STATED TASK
Filter the listing below, copying every line in which the word "joints" appears.

COLLECTED DATA

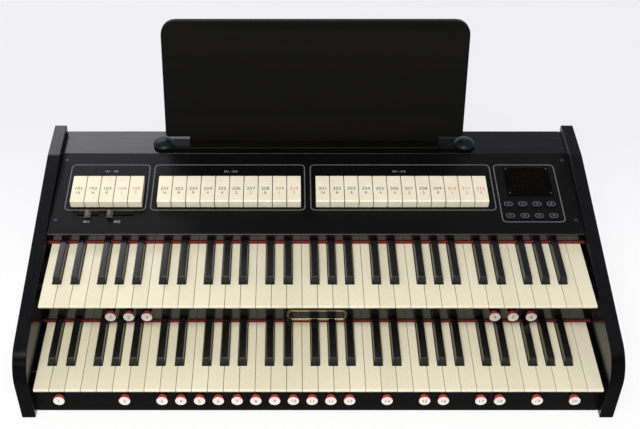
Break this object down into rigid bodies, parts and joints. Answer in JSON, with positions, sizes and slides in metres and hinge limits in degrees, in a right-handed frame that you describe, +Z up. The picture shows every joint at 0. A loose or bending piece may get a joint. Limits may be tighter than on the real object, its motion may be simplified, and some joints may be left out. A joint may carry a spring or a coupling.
{
  "type": "electronic organ",
  "caption": "Tabletop electronic organ with stacked keyboards, a sloping panel of stop tabs, thumb pistons below the keys and a leaning music desk.",
  "frame": {"origin": "centre of the overall box, on the plane that the rubber feet stand on", "axes": "+X to the player's right along the keys, +Y away from the player, +Z up"},
  "size_m": [0.9, 0.5156, 0.3956],
  "materials": {
    "black_lacquer": "semi-gloss black lacquer over wood grain",
    "black_sheet": "satin black paint",
    "black_board": "satin black paint on board",
    "ivory_plastic": "semi-gloss ivory",
    "ebony_plastic": "semi-gloss black",
    "piston_plastic": "semi-gloss off-white",
    "tab_plastic": "satin cream",
    "red_felt": "dark red felt",
    "zinc_steel": "zinc-plated sheet",
    "brass": "polished",
    "circuit_board": "green solder mask",
    "black_plastic": "satin black",
    "grey_plastic": "satin dark grey",
    "smoked_window": "polished smoked acrylic",
    "black_rubber": "matt black"
  },
  "bodies": {
    "case": {"left_cheek": "black_lacquer", "right_cheek": "black_lacquer", "bottom_panel": "black_board", "front_left_foot": "black_rubber", "front_right_foot": "black_rubber", "rear_left_foot": "black_rubber", "rear_right_foot": "black_rubber", "rear_panel": "black_board", "top_deck": "black_lacquer", "front_rail": "black_board", "middle_rail": "black_board", "nameboard": "black_lacquer", "name_plate": "brass", "lower_felt": "red_felt", "upper_felt": "red_felt", "lower_key_frame": "zinc_steel", "upper_key_frame": "zinc_steel", "lower_contact_board": "circuit_board", "upper_contact_board": "circuit_board", "stop_rail": "zinc_steel", "control_panel": "black_sheet", "display_window": "smoked_window", "mains_inlet": "black_plastic", "socket_block": "black_plastic", "main_board": "circuit_board", "power_supply": "zinc_steel"},
    "music_desk": {"desk_board": "black_lacquer", "desk_ledge": "black_lacquer", "desk_bracket": "black_plastic"},
    "lower_low_cegb": {"lower_low_cegb": "ivory_plastic"},
    "lower_low_dfa": {"lower_low_dfa": "ivory_plastic"},
    "lower_low_sharps": {"lower_low_sharps": "ebony_plastic"},
    "lower_middle_cegb": {"lower_middle_cegb": "ivory_plastic"},
    "lower_middle_dfa": {"lower_middle_dfa": "ivory_plastic"},
    "lower_middle_sharps": {"lower_middle_sharps": "ebony_plastic"},
    "lower_high_cegb": {"lower_high_cegb": "ivory_plastic"},
    "lower_high_dfa": {"lower_high_dfa": "ivory_plastic"},
    "lower_high_sharps": {"lower_high_sharps": "ebony_plastic"},
    "upper_low_cegb": {"upper_low_cegb": "ivory_plastic"},
    "upper_low_dfa": {"upper_low_dfa": "ivory_plastic"},
    "upper_low_sharps": {"upper_low_sharps": "ebony_plastic"},
    "upper_middle_cegb": {"upper_middle_cegb": "ivory_plastic"},
    "upper_middle_dfa": {"upper_middle_dfa": "ivory_plastic"},
    "upper_middle_sharps": {"upper_middle_sharps": "ebony_plastic"},
    "upper_high_cegb": {"upper_high_cegb": "ivory_plastic"},
    "upper_high_dfa": {"upper_high_dfa": "ivory_plastic"},
    "upper_high_sharps": {"upper_high_sharps": "ebony_plastic"},
    "pedal_tabs": {"pedal_tabs": "tab_plastic"},
    "manual_1_stop_tabs": {"manual_1_stop_tabs": "tab_plastic"},
    "manual_1_coupler_tabs": {"manual_1_coupler_tabs": "tab_plastic"},
    "manual_2_stop_tabs": {"manual_2_stop_tabs": "tab_plastic"},
    "manual_2_coupler_tabs": {"manual_2_coupler_tabs": "tab_plastic"},
    "front_pistons": {"front_pistons": "piston_plastic"},
    "middle_pistons": {"middle_pistons": "piston_plastic"},
    "display_buttons": {"display_buttons": "grey_plastic"},
    "left_slider": {"left_slider": "black_plastic"},
    "right_slider": {"right_slider": "black_plastic"},
    "power_switch": {"power_switch": "black_plastic"},
    "left_desk_knob": {"left_desk_knob": "black_plastic"},
    "right_desk_knob": {"right_desk_knob": "black_plastic"}
  },
  "joints": [
    {"name": "lower_low_cegb_dip", "type": "hinge", "parent": "case", "child": "lower_low_cegb", "pos_m": [0, -0.04276, 0.0652], "axis": [1, 0, 0], "range_deg": [0, 2.6], "stiffness_Nm_per_rad": 2, "springref_deg": -22.92},
    {"name": "lower_low_dfa_dip", "type": "hinge", "parent": "case", "child": "lower_low_dfa", "pos_m": [0, -0.04276, 0.0652], "axis": [1, 0, 0], "range_deg": [0, 2.6], "stiffness_Nm_per_rad": 2, "springref_deg": -22.92},
    {"name": "lower_low_sharps_dip", "type": "hinge", "parent": "case", "child": "lower_low_sharps", "pos_m": [0, -0.04276, 0.0652], "axis": [1, 0, 0], "range_deg": [0, 2.6], "stiffness_Nm_per_rad": 2, "springref_deg": -22.92},
    {"name": "lower_middle_cegb_dip", "type": "hinge", "parent": "case", "child": "lower_middle_cegb", "pos_m": [0, -0.04276, 0.0652], "axis": [1, 0, 0], "range_deg": [0, 2.6], "stiffness_Nm_per_rad": 2, "springref_deg": -22.92},
    {"name": "lower_middle_dfa_dip", "type": "hinge", "parent": "case", "child": "lower_middle_dfa", "pos_m": [0, -0.04276, 0.0652], "axis": [1, 0, 0], "range_deg": [0, 2.6], "stiffness_Nm_per_rad": 2, "springref_deg": -22.92},
    {"name": "lower_middle_sharps_dip", "type": "hinge", "parent": "case", "child": "lower_middle_sharps", "pos_m": [0, -0.04276, 0.0652], "axis": [1, 0, 0], "range_deg": [0, 2.6], "stiffness_Nm_per_rad": 2, "springref_deg": -22.92},
    {"name": "lower_high_cegb_dip", "type": "hinge", "parent": "case", "child": "lower_high_cegb", "pos_m": [0, -0.04276, 0.0652], "axis": [1, 0, 0], "range_deg": [0, 2.6], "stiffness_Nm_per_rad": 1.2, "springref_deg": -22.92},
    {"name": "lower_high_dfa_dip", "type": "hinge", "parent": "case", "child": "lower_high_dfa", "pos_m": [0, -0.04276, 0.0652], "axis": [1, 0, 0], "range_deg": [0, 2.6], "stiffness_Nm_per_rad": 1.2, "springref_deg": -22.92},
    {"name": "lower_high_sharps_dip", "type": "hinge", "parent": "case", "child": "lower_high_sharps", "pos_m": [0, -0.04276, 0.0652], "axis": [1, 0, 0], "range_deg": [0, 2.6], "stiffness_Nm_per_rad": 1.2, "springref_deg": -22.92},
    {"name": "upper_low_cegb_dip", "type": "hinge", "parent": "case", "child": "upper_low_cegb", "pos_m": [0, 0.06224, 0.1342], "axis": [1, 0, 0], "range_deg": [0, 2.6], "stiffness_Nm_per_rad": 2, "springref_deg": -22.92},
    {"name": "upper_low_dfa_dip", "type": "hinge", "parent": "case", "child": "upper_low_dfa", "pos_m": [0, 0.06224, 0.1342], "axis": [1, 0, 0], "range_deg": [0, 2.6], "stiffness_Nm_per_rad": 2, "springref_deg": -22.92},
    {"name": "upper_low_sharps_dip", "type": "hinge", "parent": "case", "child": "upper_low_sharps", "pos_m": [0, 0.06224, 0.1342], "axis": [1, 0, 0], "range_deg": [0, 2.6], "stiffness_Nm_per_rad": 2, "springref_deg": -22.92},
    {"name": "upper_middle_cegb_dip", "type": "hinge", "parent": "case", "child": "upper_middle_cegb", "pos_m": [0, 0.06224, 0.1342], "axis": [1, 0, 0], "range_deg": [0, 2.6], "stiffness_Nm_per_rad": 2, "springref_deg": -22.92},
    {"name": "upper_middle_dfa_dip", "type": "hinge", "parent": "case", "child": "upper_middle_dfa", "pos_m": [0, 0.06224, 0.1342], "axis": [1, 0, 0], "range_deg": [0, 2.6], "stiffness_Nm_per_rad": 2, "springref_deg": -22.92},
    {"name": "upper_middle_sharps_dip", "type": "hinge", "parent": "case", "child": "upper_middle_sharps", "pos_m": [0, 0.06224, 0.1342], "axis": [1, 0, 0], "range_deg": [0, 2.6], "stiffness_Nm_per_rad": 2, "springref_deg": -22.92},
    {"name": "upper_high_cegb_dip", "type": "hinge", "parent": "case", "child": "upper_high_cegb", "pos_m": [0, 0.06224, 0.1342], "axis": [1, 0, 0], "range_deg": [0, 2.6], "stiffness_Nm_per_rad": 1.2, "springref_deg": -22.92},
    {"name": "upper_high_dfa_dip", "type": "hinge", "parent": "case", "child": "upper_high_dfa", "pos_m": [0, 0.06224, 0.1342], "axis": [1, 0, 0], "range_deg": [0, 2.6], "stiffness_Nm_per_rad": 1.2, "springref_deg": -22.92},
    {"name": "upper_high_sharps_dip", "type": "hinge", "parent": "case", "child": "upper_high_sharps", "pos_m": [0, 0.06224, 0.1342], "axis": [1, 0, 0], "range_deg": [0, 2.6], "stiffness_Nm_per_rad": 1.2, "springref_deg": -22.92},
    {"name": "pedal_tabs_rock", "type": "hinge", "parent": "case", "child": "pedal_tabs", "pos_m": [0, 0.10365, 0.16811], "axis": [1, 0, 0], "range_deg": [0, 4.5], "stiffness_Nm_per_rad": 0.4, "springref_deg": -28.65},
    {"name": "manual_1_stop_tabs_rock", "type": "hinge", "parent": "case", "child": "manual_1_stop_tabs", "pos_m": [0, 0.10365, 0.16811], "axis": [1, 0, 0], "range_deg": [0, 4.5], "stiffness_Nm_per_rad": 0.5, "springref_deg": -28.65},
    {"name": "manual_1_coupler_tabs_rock", "type": "hinge", "parent": "case", "child": "manual_1_coupler_tabs", "pos_m": [0, 0.10365, 0.16811], "axis": [1, 0, 0], "range_deg": [0, 4.5], "stiffness_Nm_per_rad": 0.25, "springref_deg": -28.65},
    {"name": "manual_2_stop_tabs_rock", "type": "hinge", "parent": "case", "child": "manual_2_stop_tabs", "pos_m": [0, 0.10365, 0.16811], "axis": [1, 0, 0], "range_deg": [0, 4.5], "stiffness_Nm_per_rad": 0.5, "springref_deg": -28.65},
    {"name": "manual_2_coupler_tabs_rock", "type": "hinge", "parent": "case", "child": "manual_2_coupler_tabs", "pos_m": [0, 0.10365, 0.16811], "axis": [1, 0, 0], "range_deg": [0, 4.5], "stiffness_Nm_per_rad": 0.25, "springref_deg": -28.65},
    {"name": "front_pistons_travel", "type": "slide", "parent": "case", "child": "front_pistons", "axis": [0, 1, 0], "range_m": [0, 0.0025], "stiffness_N_per_m": 600, "springref_m": -0.002},
    {"name": "middle_pistons_travel", "type": "slide", "parent": "case", "child": "middle_pistons", "axis": [0, 1, 0], "range_m": [0, 0.0025], "stiffness_N_per_m": 600, "springref_m": -0.002},
    {"name": "display_buttons_travel", "type": "slide", "parent": "case", "child": "display_buttons", "axis": [0, 0.0853, -0.9964], "range_m": [0, 0.0008], "stiffness_N_per_m": 500, "springref_m": -0.002},
    {"name": "left_slider_travel", "type": "slide", "parent": "case", "child": "left_slider", "axis": [1, 0, 0], "range_m": [-0.0128, 0.0144]},
    {"name": "right_slider_travel", "type": "slide", "parent": "case", "child": "right_slider", "axis": [1, 0, 0], "range_m": [-0.0045, 0.0347]},
    {"name": "power_switch_rock", "type": "hinge", "parent": "case", "child": "power_switch", "pos_m": [0.285, 0.23074, 0.06], "axis": [1, 0, 0], "range_deg": [0, 12]},
    {"name": "music_desk_lift", "type": "slide", "parent": "case", "child": "music_desk", "axis": [0, 0, 1], "range_m": [0, 0.25]},
    {"name": "left_desk_knob_turn", "type": "hinge", "parent": "music_desk", "child": "left_desk_knob", "pos_m": [-0.258, 0.19824, 0.1806], "axis": [0, 0, 1], "continuous": true},
    {"name": "right_desk_knob_turn", "type": "hinge", "parent": "music_desk", "child": "right_desk_knob", "pos_m": [0.258, 0.19824, 0.1806], "axis": [0, 0, 1], "continuous": true}
  ]
}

PROBLEM SOLUTION
Break this object down into rigid bodies, parts and joints. Answer in JSON, with positions, sizes and slides in metres and hinge limits in degrees, in a right-handed frame that you describe, +Z up. The picture shows every joint at 0. A loose or bending piece may get a joint. Limits may be tighter than on the real object, its motion may be simplified, and some joints may be left out. A joint may carry a spring or a coupling.
  "joints": [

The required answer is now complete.